Avec la médecine allopathique, on soigne la matière avec de la matière, des molécules thérapeutiques ou parfois des alicaments industriels. Les chimistes ont la haute main, on l’a vu avec la tragi-comédie médiatique de ces derniers mois: on a vu défiler des molécules, accompagnées d’interdits ou de panégyriques, tous types d’autres soins étant mis au rencard sous injonction de poursuites. Et pourtant …
Dans notre système médical, on voit mal votre généraliste vous prescrire du fenouil, sauf s’il est fourni en gélules par le pharmacien.
C’est que contrairement au remède, produit “actif” auréolé de science et forcément très onéreux, l’aliment n’est considéré que par l’addition purement comptable de ses constituants:
– sa valeur énergétique après “combustion” dans l’intestin, puis dans toutes les cellules.
– la liste des acides gras et des acides aminés, ainsi que leurs proportions respectives
– la liste des “bonus” vitaminiques, anti-oxydants ou minéraux, ceci dans un domaine quatitatif très évasif.
En fait, un effet thérapeutique n’est reconnu aux aliments qu’en présence d’états de déficience avérée, pratiquement comme un bouche-trous …
Ce n’est que depuis très récemment que la médecine se préoccupe de diététique (la science médicale de la nutrition), en pointant les travers de notre alimentation industrielle.

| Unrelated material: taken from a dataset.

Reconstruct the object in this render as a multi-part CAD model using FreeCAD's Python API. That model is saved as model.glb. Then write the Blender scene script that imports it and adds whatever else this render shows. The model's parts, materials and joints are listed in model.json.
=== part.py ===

Et encore, dans ce domaine, le marketing des distributeurs a largement pris le pas sur les alertes médicales: tel malade en apprendra plus sur son intolérance au gluten au rayon “diététique”, à travers des petits flyers ou sur les boîtages des aliments, que par son médecin du travail ou son dermatologue …
Si les biotechnologies évoluent rapidement, la pharmacopée de 2020 repose encore à 50% (en nombre de spécialités, mais pas en chiffre d’affaires!) sur des molécules d’origine végétale.

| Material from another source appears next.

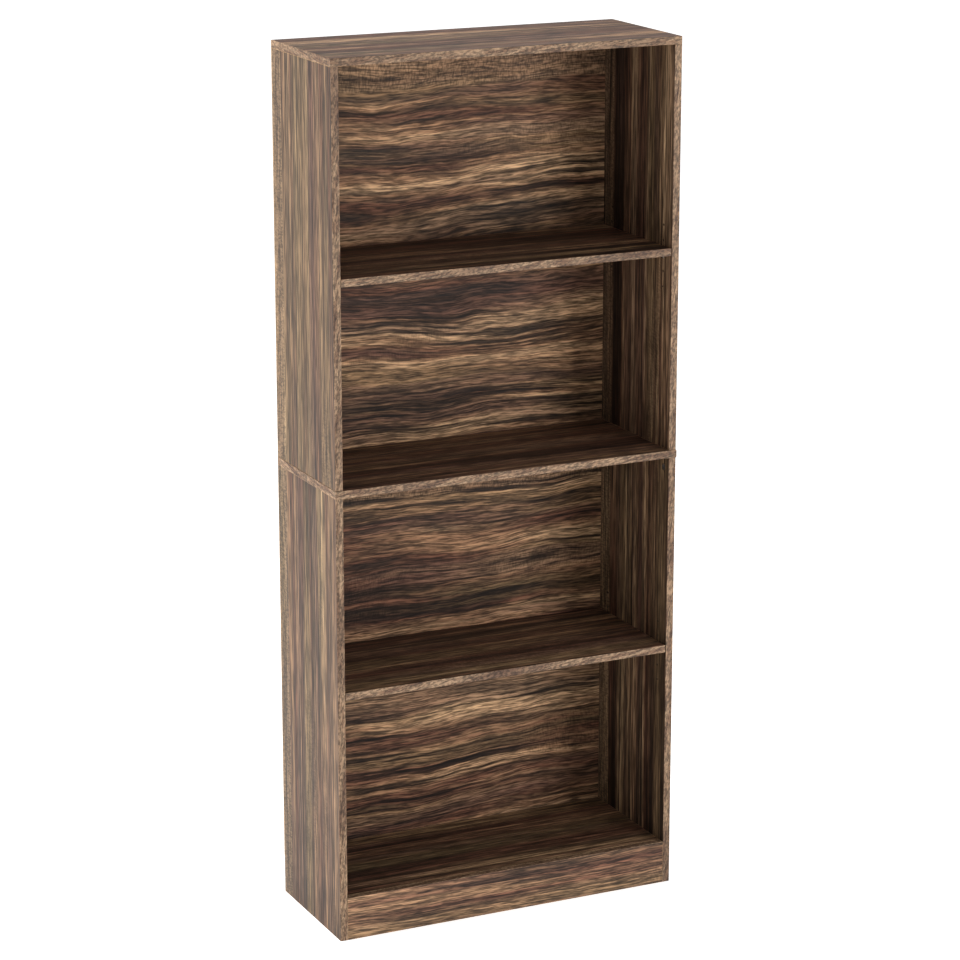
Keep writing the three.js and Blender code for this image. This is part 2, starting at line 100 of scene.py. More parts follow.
NAIL_PITCH = 130 * MM
NAIL_FROM_EDGE = 7.5 * MM
NAIL_FROM_SEAM = 4 * MM
NAIL_HEAD_RADIUS = 1.6 * MM
NAIL_HEAD_HEIGHT = 0.4 * MM
NAIL_SHANK_RADIUS = 0.7 * MM
NAIL_LENGTH = 16 * MM
NAIL_SHANK_SEGMENTS = 12
NAIL_HEAD_SEGMENTS = 24
NAIL_HEAD_RINGS = 12

CREASE_ANGLE = math.radians(40)  # sharper edges than this stay sharp when a piece is shaded smooth
FLAT_ANGLE = math.radians(0.3)  # faces that meet at less than this are joined into one
SAME_POINT = 0.002 * MM  # points closer together than this are one point
SQUARE_ON = 0.9999  # the least share of a flat face's normal that lies along an axis

CAMERA_PLACE = (-2.8095, -5.9103, 2.6719)
CAMERA_AZIMUTH = math.radians(25.467)  # how far it looks to the right of straight ahead
CAMERA_PITCH = math.radians(15.17)  # how far it looks down
CAMERA_LENS = 123.19  # millimetres
CAMERA_SENSOR = 36  # millimetres
CAMERA_REACH = 200  # metres, and nothing further away is drawn

FLOOR_SIZE = 60
FLOOR_DROP = 0.2 * MM  # below the bookcase
FLOOR_GREY = 0.9
FLOOR_ROUGHNESS = 0.9
FLOOR_GLOW = 0.6
ROOM_LIGHT = 0.64
SOFTBOXES = {  # place, width, height, and power in watts
    "front_light": ((2.5, -5.5, 1.2), 2.2, 1.8, 178),
    "left_light": ((-3.9, 1.0, 2.2), 1.6, 2.2, 150),
    "top_light": ((0, 0.9, 4.6), 2.0, 1.6, 48),
}


def srgb(red, green, blue):
    """A display colour, 0 to 255 a channel, as a linear colour."""

    def linear(channel):
        share = channel / 255
        return share / 12.92 if share <= 0.04045 else ((share + 0.055) / 1.055) ** 2.4

    return (linear(red), linear(green), linear(blue), 1.0)


# ---------------------------------------------------------------- shader nodes


SEED_STEP = (3.7, 1.9, 5.3)  # how far each seed moves a noise, along each axis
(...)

Mais l’utilisation des principes végétaux se fait avec le raisonnement du chimiste: l’étude scientifique consiste donc à les analyser, à les réduire en composantes pour isoler des “principes actifs” sous une forme chimiquement pure, afin de pouvoir élucider leur mode d’action, et en établir l’”effet dose” thérapeutique.
A l’inverse, les thérapeutes “naturels” utilisent le ‘totum” de la plante, dont on aura neutralisé la toxicité par des procédés physiques.
Ces médecines traditionnelles sont en quelque sorte l’inverse des méthodes de la pharmacologie: alors que celle-ci produit des substances chimiquement pures pour obtenir un effet localement limité (ex: puissant antibiotique pour une cystite) aussi intense que possible, les médecines naturelles proposent au contraire un mélange complexe dont l’effet doit être ajusté aussi harmonieusement que possible à l’état global d’un patient individuel (dans notre exemple, un totum à la fois décongestionnant et désinfectant urinaire, qui par ailleurs s’opposera au contact entre la muqueuse vésicale et les bactéries: sont nominées la busserole, la piloselle et la canneberge …).
Là où le pharmacologue soigne “sa” maladie, et ce sera sans doute avec un succès local, mais sans doute aussi avec des effets secondaires qui seront peut-être soignés, là encore localement par un second spécialiste (le dentiste qui passe après le neurologue pour sécheresse de la bouche due aux neuroleptiques …), le médecin holiste soigne “son”malade en ayant préalablement repéré la nature de la perturbation de l’équilibre global pour choisir la voie judicieuse du rééquilibrage.
Le premier dira “j’ai guéri cette maladie”, le second “mon malade s’est rétabli”.